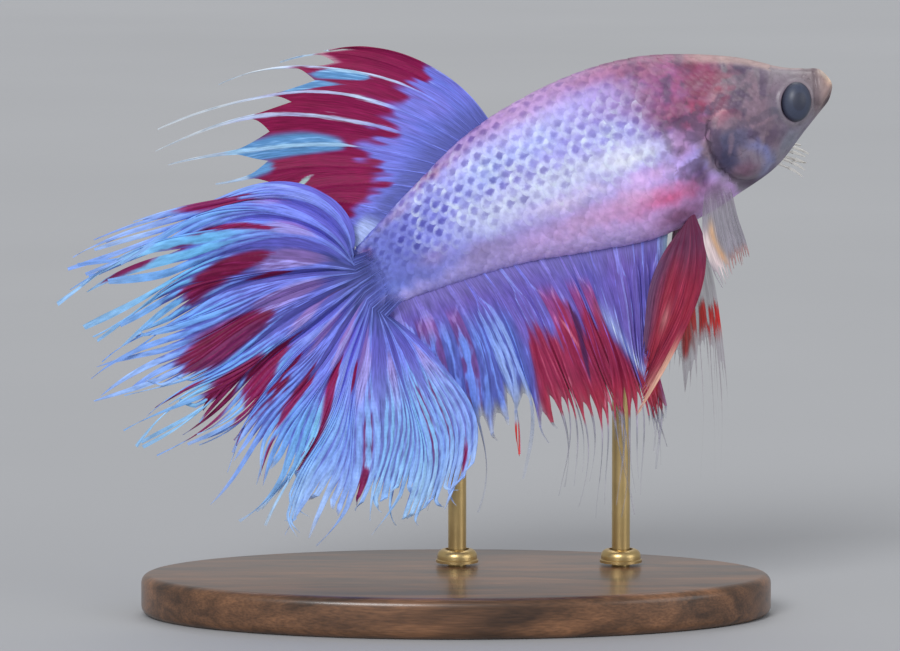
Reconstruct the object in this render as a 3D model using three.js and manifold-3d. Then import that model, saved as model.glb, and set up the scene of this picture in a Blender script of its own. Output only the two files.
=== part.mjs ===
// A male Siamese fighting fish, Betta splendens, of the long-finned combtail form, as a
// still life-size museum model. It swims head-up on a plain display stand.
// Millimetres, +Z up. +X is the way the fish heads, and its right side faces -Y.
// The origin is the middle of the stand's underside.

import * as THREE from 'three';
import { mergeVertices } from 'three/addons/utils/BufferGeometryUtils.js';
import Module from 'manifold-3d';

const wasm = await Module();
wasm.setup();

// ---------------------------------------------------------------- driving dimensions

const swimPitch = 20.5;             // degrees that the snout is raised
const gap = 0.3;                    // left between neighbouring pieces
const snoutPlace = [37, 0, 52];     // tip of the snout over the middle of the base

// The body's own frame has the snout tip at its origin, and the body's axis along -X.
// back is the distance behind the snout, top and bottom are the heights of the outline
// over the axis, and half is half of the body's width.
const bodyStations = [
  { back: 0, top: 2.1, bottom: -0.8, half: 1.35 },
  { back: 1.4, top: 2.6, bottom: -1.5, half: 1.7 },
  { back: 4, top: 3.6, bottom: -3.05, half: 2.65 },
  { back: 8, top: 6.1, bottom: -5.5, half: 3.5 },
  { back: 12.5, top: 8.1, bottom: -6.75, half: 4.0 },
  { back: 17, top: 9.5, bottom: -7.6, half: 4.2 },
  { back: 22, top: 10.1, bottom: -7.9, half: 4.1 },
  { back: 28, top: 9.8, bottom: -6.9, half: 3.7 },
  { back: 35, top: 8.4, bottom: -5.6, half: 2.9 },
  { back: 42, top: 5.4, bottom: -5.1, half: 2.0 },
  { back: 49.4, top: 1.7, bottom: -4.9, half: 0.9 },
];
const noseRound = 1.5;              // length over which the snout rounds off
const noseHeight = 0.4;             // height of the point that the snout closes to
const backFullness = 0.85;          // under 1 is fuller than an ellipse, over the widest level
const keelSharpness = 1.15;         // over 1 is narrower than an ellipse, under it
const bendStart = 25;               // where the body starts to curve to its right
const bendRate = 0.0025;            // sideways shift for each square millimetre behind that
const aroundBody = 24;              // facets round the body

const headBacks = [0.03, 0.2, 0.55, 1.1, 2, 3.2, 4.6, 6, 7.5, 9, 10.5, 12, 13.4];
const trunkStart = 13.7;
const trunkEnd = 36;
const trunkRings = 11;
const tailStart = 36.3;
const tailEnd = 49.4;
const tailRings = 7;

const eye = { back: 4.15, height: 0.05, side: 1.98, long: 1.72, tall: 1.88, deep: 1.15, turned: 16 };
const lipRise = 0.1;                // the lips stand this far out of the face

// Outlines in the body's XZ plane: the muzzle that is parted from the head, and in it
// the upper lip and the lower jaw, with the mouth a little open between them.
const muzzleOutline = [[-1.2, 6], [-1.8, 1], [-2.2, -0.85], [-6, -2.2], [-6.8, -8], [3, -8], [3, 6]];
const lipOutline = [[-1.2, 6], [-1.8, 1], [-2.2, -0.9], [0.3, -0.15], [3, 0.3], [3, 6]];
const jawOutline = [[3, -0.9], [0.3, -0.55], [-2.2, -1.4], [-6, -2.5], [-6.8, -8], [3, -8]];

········

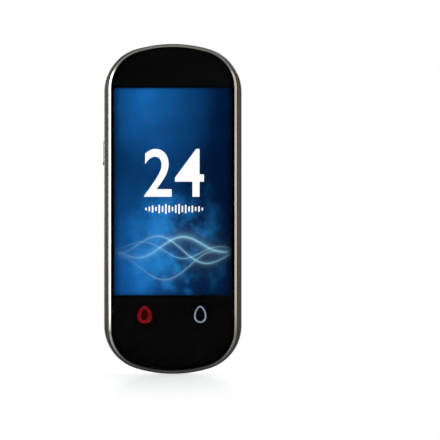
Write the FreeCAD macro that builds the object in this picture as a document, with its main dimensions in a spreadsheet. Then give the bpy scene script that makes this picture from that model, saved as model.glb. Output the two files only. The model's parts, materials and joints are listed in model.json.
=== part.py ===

········

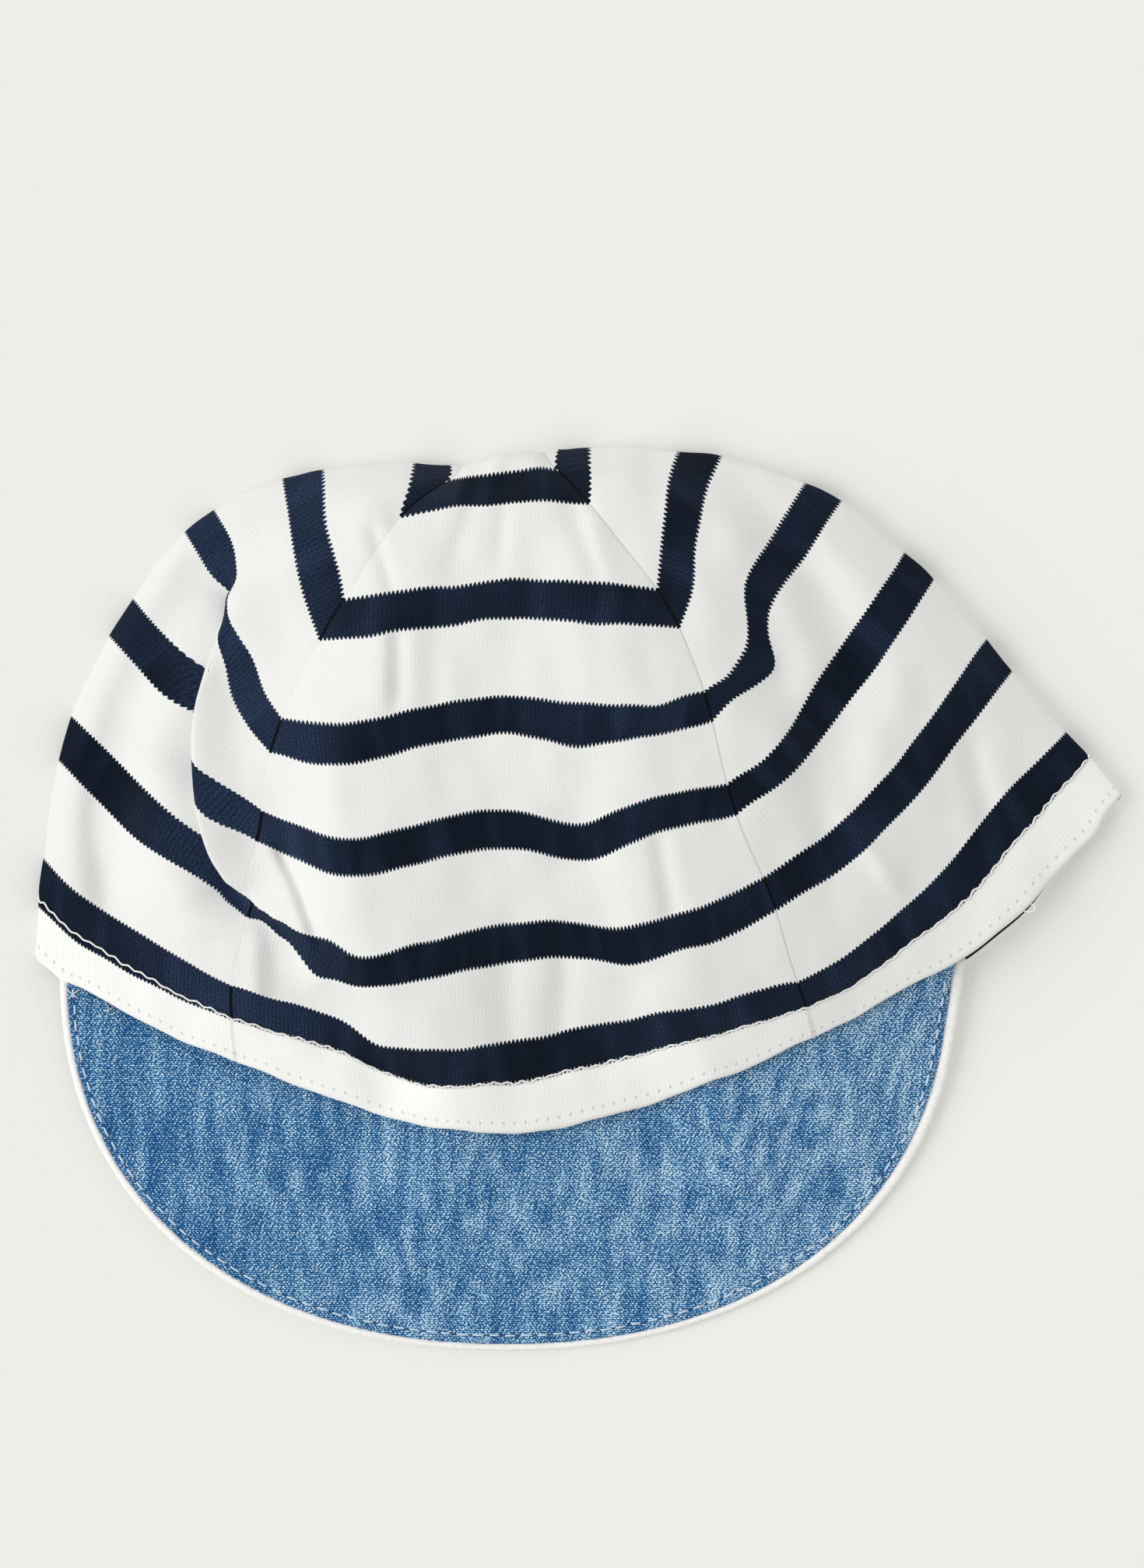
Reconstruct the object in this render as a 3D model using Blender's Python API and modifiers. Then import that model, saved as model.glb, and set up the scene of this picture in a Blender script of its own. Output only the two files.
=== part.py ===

········

◆ Task instructions
Will you return exactly the lines above from the one with "model using three.js" down to the one with "const snoutPlace = [37, 0, 52];", counting both as part of the range?

◆ Task response
Reconstruct the object in this render as a 3D model using three.js and manifold-3d. Then import that model, saved as model.glb, and set up the scene of this picture in a Blender script of its own. Output only the two files.
=== part.mjs ===
// A male Siamese fighting fish, Betta splendens, of the long-finned combtail form, as a
// still life-size museum model. It swims head-up on a plain display stand.
// Millimetres, +Z up. +X is the way the fish heads, and its right side faces -Y.
// The origin is the middle of the stand's underside.

import * as THREE from 'three';
import { mergeVertices } from 'three/addons/utils/BufferGeometryUtils.js';
import Module from 'manifold-3d';

const wasm = await Module();
wasm.setup();

// ---------------------------------------------------------------- driving dimensions

const swimPitch = 20.5;             // degrees that the snout is raised
const gap = 0.3;                    // left between neighbouring pieces
const snoutPlace = [37, 0, 52];     // tip of the snout over the middle of the base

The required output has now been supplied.